In the final scene, Stella confronts her ex-husband Von in a bar, firmly declaring that she is no longer his wife. She leaves with a sense of liberation and steps into the rain, smiling and finally free.

==Cast==
- Bela Padilla as Stella Puno
- JC Santos as Fidel Lansangan
- Kyle Echarri as Clyde Pelayo
- Nanette Inventor as Fidel's aunt
- Yayo Aguila as Sandra, Fidel's mother
- Albie Casiño as Von, Stella's Ex-husband
- Jamilla Obispo
- Marion Aunor as Fidel's Manager
- Nicco Manalo as Stella's Co-worker
- Carl Guevara
- Andrea Babierra
- Bob Jbeili as Errol Palacio
- PJ Rosario as Grant, Fidel's half-brother
- Mo Mitchell as Doy, Fidel's Cousin
- Tranx Risch
- Shaila Felix

==Production==
In January 2020, director Jason Paul Laxamana confirmed and announced that 100 Tula Para Kay Stella would have a sequel. On October 7, 2024, plans for the sequel were affirmed, with the upcoming film being titled 100 Awit Para Kay Stella, with Padilla and Santos reprising their roles.

==Soundtrack==
The film soundtracks are mostly composed by Thyro Alfaro.

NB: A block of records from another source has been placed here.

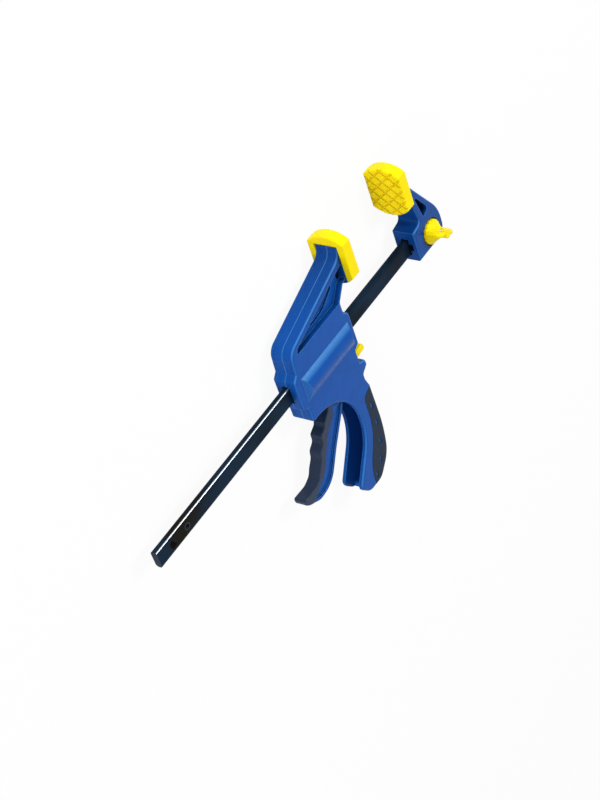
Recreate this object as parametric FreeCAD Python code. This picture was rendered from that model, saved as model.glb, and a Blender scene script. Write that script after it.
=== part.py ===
import FreeCAD, Part
import math
import os

# One-handed quick release bar clamp. All lengths are in millimetres.
# X runs along the bar towards the fixed jaw, Y from the bar towards the pads,
# and Z across the clamp, up when the clamp lies with its knob on top.
# The origin is the centre of the hanging hole in the tail of the bar.

V = FreeCAD.Vector
X_AXIS = V(1, 0, 0)
Y_AXIS = V(0, 1, 0)
Z_AXIS = V(0, 0, 1)
HALF_TURN = 180.0
OVERRUN = 5.0
FIT = 0.1
RUNNING_FIT = 0.06
TOUCH = 0.001

# Driving sizes of the clamp
opening = 59.2
jaw_reach = 48.0
body_length = 65.0
handle_drop = 114.0
half_width = 8.5
far_side = 8.3

# Bar
bar_height = 12.5
bar_thickness = 5.0
bar_span = 275.0
bar_edge_radius = 2.0
tail_hole_radius = 3.0
tail_hole_inset = 14.0
stop_spacing = 14.7
stop_radius = 1.6
stop_tip_radius = 1.1
stop_height = 0.9
dimple_depth = 1.4

# Jaw pads and the flanges they slip over
pad_half_width = 13.5
pad_half_side = 13.0
pad_crown = 5.2
pad_depth = 8.8
pad_front_wall = 3.2
pad_lip = 1.9
pad_side_wall = 2.0
pad_edge_radius = 1.1
pad_back_radius = 0.8
window_top_wall = 6.4
window_gap = 0.2
groove_width = 1.1
groove_depth = 0.9
groove_pitch = 8.5
groove_angle = 40.6
flange_lip = 1.8

# Fixed jaw
block_length = 32.4
block_half_width = 8.6
block_drop = 10.4
block_top = 12.2
block_pad_setback = 4.4
block_heel_radius = 8.4
block_edge_radius = 1.7
socket_gap = 0.35
socket_depth = 27.5
socket_cross_half_height = 5.3
socket_cross_half_width = 2.8
socket_cross_depth = 9.0
bar_end_gap = 0.4
jaw_web = 1.7
jaw_top_rise = 6.8
jaw_foot_drop = 13.1
split_half_gap = 1.8
split_depth = 3.2
split_start = 8.0
notch_depth = 3.4
notch_half_height = 4.4

# Wing knob, its screw and the bush in the fixed jaw
knob_x = 18.4
recess_radius = 9.5
recess_depth = 1.9
knob_radius = 8.5
knob_neck_radius = 2.8
knob_flank_radius = 5.6
knob_lift = 0.9
knob_rim_height = 1.9
knob_flank_height = 5.0
knob_neck_height = 8.6
knob_height = 12.7
knob_scallops = 14
scallop_radius = 0.9
scallop_offset = 0.45
wing_half_span = 10.2
wing_thickness = 3.2
wing_corner_radius = 4.4
wing_foot_radius = 1.1
wing_taper = 1.2
wing_edge_radius = 1.4
wing_clearance = 0.8
wing_shoulder = 0.5
wing_angle = 153.0
screw_radius = 3.0
screw_point = 0.6
screw_tip_gap = 0.1
bush_radius = 4.4
bush_floor = 3.2
bush_rim_radius = 5.2
bush_rim_height = 0.8

# Housing, cover and handle
front_rise = 10.9
front_drop = 11.9
nose_corner_radius = 2.0
edge_radius = 1.7
cover_thickness = 3.1
seam_bevel = 0.25
cover_top = 23.0
side_wall = 2.8
end_wall = 3.3
bar_slot_gap = 0.45
ridge_height = 3.5
ridge_half_width = 9.2
ridge_start = 6.6
ridge_end = 61.2
ridge_slope = 3.0
ridge_root = 1.0
spring_bore_radius = 8.9
spring_seat = 9.2
grip_skin = 2.6
grip_side_skin = 1.8
grip_proud = 0.15
seat_gap = 0.05
window_length = 4.4
window_width = 1.9
window_corner_radius = 0.7
window_inset = 0.3
boss_radius = 3.1
brake_boss_rise = 7.6
cover_screw_radius = 1.4
cover_screw_length = 8.6
screw_head_radius = 2.6
screw_head_height = 1.6
screw_head_gap = 0.25
screw_end_gap = 0.3
screw_recess = 0.2
drive_slot_depth = 1.0
drive_slot_width = 0.7
drive_slot_length = 3.2
rib_thickness = 1.8
pocket_depth = 4.0
heel_depth = 7.0
slot_depth = 1.6
far_web = 3.0

# Trigger
pivot_back = 37.0
pivot_drop = 24.0
trigger_half_width = 4.2
trigger_hub_radius = 6.0
trigger_pin_radius = 2.45
trigger_side_gap = 0.2
hub_land = 1.0
nose_radius = 3.0
nose_lead = 3.0
nose_drop = 12.4
trigger_rim = 2.3
trigger_recess = 1.4
recess_top = 38.0
trigger_edge_radius = 0.6
trigger_skin_proud = 0.25

# Drive plates, brake lever, release button and springs
plate_thickness = 2.4
plate_half_width = 4.8
plate_rise = 10.6
plate_drop = 14.8
plate_bar_gap = 0.25
drive_wire = 1.2
drive_coil_radius = 7.7
drive_turns = 4
spring_end_gap = 0.3
brake_inset = 11.5
brake_rise = 9.6
brake_thickness = 3.0
brake_bar_gap = 0.6
brake_tilt = 5.0
brake_wire = 0.7
brake_coil_radius = 2.4
brake_turns = 3
wire_sides = 8
brake_spring_drop = 13.2
brake_spring_room = 7.5
brake_saddle_gap = 0.35
button_drop = 25.4
button_half_width = 4.6
button_reach = 16.4
button_height = 5.5
button_gap = 0.4
button_wall = 1.7
button_slot_top = 13.2

# Places that several pieces share
pad_bottom = jaw_reach - pad_half_side - pad_crown
pad_top = jaw_reach + pad_half_side + pad_crown
jaw_top = jaw_reach + jaw_top_rise
jaw_foot = jaw_reach - jaw_foot_drop
flange_thickness = pad_depth - pad_front_wall - pad_lip - FIT * 2
flange_gap = pad_lip + FIT
far_face = -far_side
seam = cover_thickness - far_side
roof = half_width - side_wall
arm_flange_share = 1.155
sliding_pad_back = arm_flange_share * body_length - flange_gap
sliding_pad_face = sliding_pad_back + pad_depth
block_x = bar_span
fixed_pad_face = block_x - block_pad_setback
fixed_flange_back = pad_depth - flange_gap - block_pad_setback
body_x = fixed_pad_face - opening - sliding_pad_face
knob_floor = block_half_width - recess_depth
knob_low = knob_floor + knob_lift
knob_top = block_half_width + knob_height
drive_plate_face = pivot_back - nose_lead - nose_radius - FIT
drive_pack = plate_thickness * 2 + FIT
brake_back = body_length - brake_inset
brake_spring_seat = brake_back - brake_spring_room

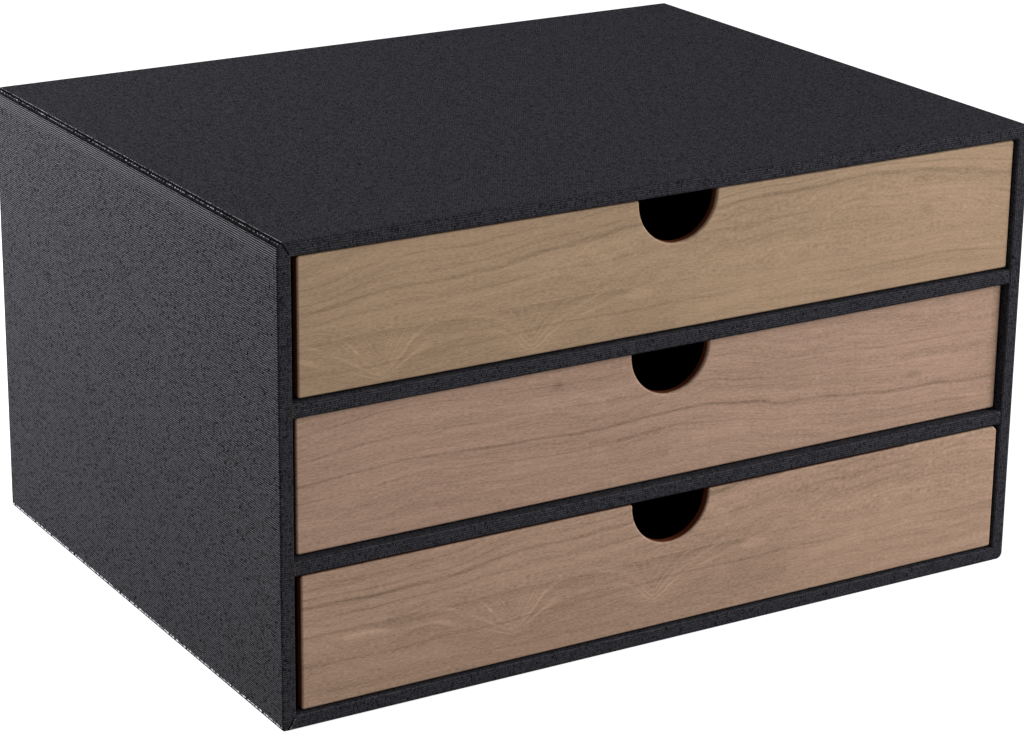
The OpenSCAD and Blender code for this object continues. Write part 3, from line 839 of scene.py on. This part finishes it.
prints = {
    "top": ("#ba9c7f", "#826c56", {"offset": (0.0, 0.0, 0.0), **heart_figure}),
    "middle": ("#c19f8a", "#7c6453", line_figure),
    "bottom": ("#c3a28b", "#7e6654", {"offset": (56.0, 0.0, 9.0), **heart_figure}),
}
for tier, (light, dark, figure) in prints.items():
    drawer = f"{tier}_drawer"
    front_low, front_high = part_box(f"{drawer}_front_foil")
    centre_x = (front_low.x + front_high.x) / 2
    notch_z = front_high.z - notch_lip_r
    front = block(f"{drawer}_walnut_look_front", front_low, front_high)
    bpy.ops.object.mode_set(mode="OBJECT")
    cutter = block("notch_cutter", (centre_x - notch_r, front_low.y - MM, notch_z - notch_r),
                   (centre_x + notch_r, front_high.y + MM, front_high.z + MM))
    bpy.ops.object.mode_set(mode="OBJECT")
    bpy.context.view_layer.objects.active = front
    apply_modifier(front, "BOOLEAN", operation="DIFFERENCE", object=cutter, solver="EXACT")
    bpy.data.objects.remove(cutter)
    front.select_set(True)
    bpy.ops.object.mode_set(mode="EDIT")

    def is_blunt(spot):
        """Whether a corner is the one that was wrapped rounder than the others."""
        return tier == "bottom" and spot.x > centre_x and spot.z > notch_z

    for radius, segments, test in (
        (notch_r, 24, lambda spot: abs(spot.x - centre_x) < notch_r + MM and spot.z < notch_z),
        (notch_lip_r, 6, lambda spot: abs(spot.x - centre_x) < notch_r + MM and spot.z > notch_z),
        (front_corner_r, 6, lambda spot: abs(spot.x - centre_x) > 2 * notch_r and not is_blunt(spot)),
        (blunt_corner_r, 8, lambda spot: abs(spot.x - centre_x) > 2 * notch_r and is_blunt(spot)),
    ):
        pick(front, "EDGE", lambda e: abs(e.verts[0].co.y - e.verts[1].co.y) > MM and test(middle(e)))
        roll_edges(radius - roll_gap, segments)
    pick(front, "EDGE", edges_in(1, front_low.y))
    roll_edges(front_edge_r, 5)
    below_notch = notch_z - notch_r - foil_turn / 2
    for place, normal in (((front_low.x + foil_turn, 0, 0), (1, 0, 0)),
                          ((front_high.x - foil_turn, 0, 0), (1, 0, 0)),
                          ((0, 0, front_low.z + foil_turn), (0, 0, 1)),
                          ((0, 0, below_notch), (0, 0, 1))):
        pick(front, "FACE", faces_at(1, front_high.y, 1))
        cut(place, normal)

    def behind_board(face):
        """Whether a face of the back lies where no paper is turned."""
        spot = middle(face)
        return (face.normal.y > 0.9 and front_low.x + foil_turn < spot.x < front_high.x - foil_turn
                and front_low.z + foil_turn < spot.z < below_notch)

    pick(front, "FACE", behind_board)
    bpy.ops.mesh.delete(type="FACE")
    bpy.ops.object.mode_set(mode="OBJECT")
    origin = (centre_x, front_low.y, front_low.z)
    make_sheet(front, foil_t, [walnut_look_paper(f"walnut_look_paper_{tier}", origin, light, dark, figure)])
    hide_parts(f"{drawer}_front_foil")
    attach(front, drawer)

# ---------------------------------------------------------------- the studio
# A white floor and white surroundings, a large soft lamp at the front on the right, and another
# behind on the left that rakes along the left side.


floor_gap = 0.02 * MM
floor_glow = 0.86
sky_light = 0.4


def white_for_the_eye(tree):
    """1 for what the camera, a reflection or a clear surface looks at directly, otherwise 0."""
    path = add_node(tree, "LightPath")
    seen = add_node(tree, "Math", {
        0: path.outputs["Is Camera Ray"], 1: path.outputs["Is Glossy Ray"],
    }, operation="MAXIMUM")
    return add_node(tree, "Math", {0: seen, 1: path.outputs["Is Transmission Ray"]}, operation="MAXIMUM")


def floor_material():
    """Matt pale floor that looks white to the eye and still takes the object's shadow."""
    material, tree = new_material("studio_floor")
    matt = add_node(tree, "BsdfDiffuse", {"Color": linear("#a0a0a0")})
    strength = add_node(tree, "Math", {0: white_for_the_eye(tree), 1: floor_glow}, operation="MULTIPLY")
    glow = add_node(tree, "Emission", {"Color": (1, 1, 1, 1), "Strength": strength})
    both = add_node(tree, "AddShader", {0: matt, 1: glow})
    add_node(tree, "OutputMaterial", {"Surface": both})
    return material


bpy.ops.object.select_all(action="DESELECT")
bpy.ops.mesh.primitive_plane_add(size=12, location=(0, 0, -floor_gap))
floor = bpy.context.object
floor.name = "studio_floor"
floor.data.materials.append(floor_material())

world = bpy.data.worlds.new("studio")
bpy.context.scene.world = world
world.use_nodes = True
world.node_tree.nodes.clear()
surround = add_node(world.node_tree, "Math", {
    0: white_for_the_eye(world.node_tree), 1: 1 - sky_light, 2: sky_light,
}, operation="MULTIPLY_ADD")
sky = add_node(world.node_tree, "Background", {"Color": (1, 1, 1, 1), "Strength": surround})
add_node(world.node_tree, "OutputWorld", {"Surface": sky})


def soft_lamp(name, place, target, width, height, power):
    """A rectangular studio lamp that faces the target."""
    bpy.ops.object.light_add(type="AREA", location=place)
    lamp = bpy.context.object
    lamp.name = name
    lamp.data.shape = "RECTANGLE"
    lamp.data.size = width
    lamp.data.size_y = height
    lamp.data.energy = power
    lamp.rotation_euler = (Vector(target) - Vector(place)).to_track_quat("-Z", "Y").to_euler()
    return lamp


middle_of_chest = (0, 0, 0.09)
soft_lamp("front_lamp", place=(1.0, -0.8, 0.5), target=middle_of_chest, width=0.6, height=0.6, power=15.8)
soft_lamp("side_lamp", place=(-0.8, 0.6, 0.4), target=middle_of_chest, width=0.5, height=0.5, power=21.6)

# ---------------------------------------------------------------- the camera
# It stands at the front on the left, a little above the chest, with a long lens.
# The shift puts the chest where the photograph has it.

focal_px = 3064.9
image_w = 1024
image_h = 736
optical_axis = (400, 310)

bpy.ops.object.camera_add(location=(-0.6218, -1.0251, 0.4896))
camera = bpy.context.object
camera.name = "camera"
camera.rotation_euler = (math.radians(90 - 18.09), 0, math.radians(-29.304))
camera.data.sensor_width = 36
camera.data.lens = focal_px * camera.data.sensor_width / image_w
camera.data.shift_x = (image_w / 2 - optical_axis[0]) / image_w
camera.data.shift_y = (optical_axis[1] - image_h / 2) / image_w
bpy.context.scene.camera = camera
bpy.context.scene.view_settings.view_transform = "Standard"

100 Awit Para kay Stella Original Movie Soundtrack
| No. | Title | Writer(s) | Artist | Length |
|---|---|---|---|---|
| 1. | "Simoy" | Thyro Alfaro | Rob Deniel | 3:19 |
| 2. | "Iisang Daan" |  | Rob Deniel; Kyle Echarri; | 3:41 |
| 3. | "Nakupo" |  | Kyle Echarri | 3:35 |
| 4. | "Kumusta Na" |  | Rob Deniel | 3:21 |
| 5. | "Lipstick Na Itim" |  | Kyle Echarri | 3:02 |
| 6. | "Balisong" | Rico Blanco | Amiel Sol; Shanne Dandan; | 3:39 |
| Total length: |  |  |  | 19:57 |

==Release==
The film was released on September 10, 2025, under Viva Films.

==Reception==
===Box office===
The film was screened back to back with its predecessor 100 Tula Para Kay Stella on September 5, 2025, with the film being a sellout.

The film was released nationwide on September 10 alongside Magellan and earned ₱30 million on its first week despite experiencing big competition like The Conjuring: Last Rites, Demon Slayer: Kimetsu no Yaiba – The Movie: Infinity Castle and JUJUTSU KAISEN: Hidden Inventory / Premature Death and grossing ₱50 million on the second week.

===Critical response===
Philip Cu Unjieng of Manila Bulletin gave the film a positive feedback and wrote; 100 Awit Para Kay Stella is a film with no neat resolution, reminding us that, as so often in real life, there are no neat endings. But it leaves us with hope, and the chance for renewal. Let’s see if it’ll become a trilogy.

Fred Hawson of News.ABS-CBN.com also gave the film a positive review and he said that; JC Santos and Bela Padilla fit very comfortably back into their characters, quirks and all. The fans in the audience react gleefully to their undeniable chemistry together.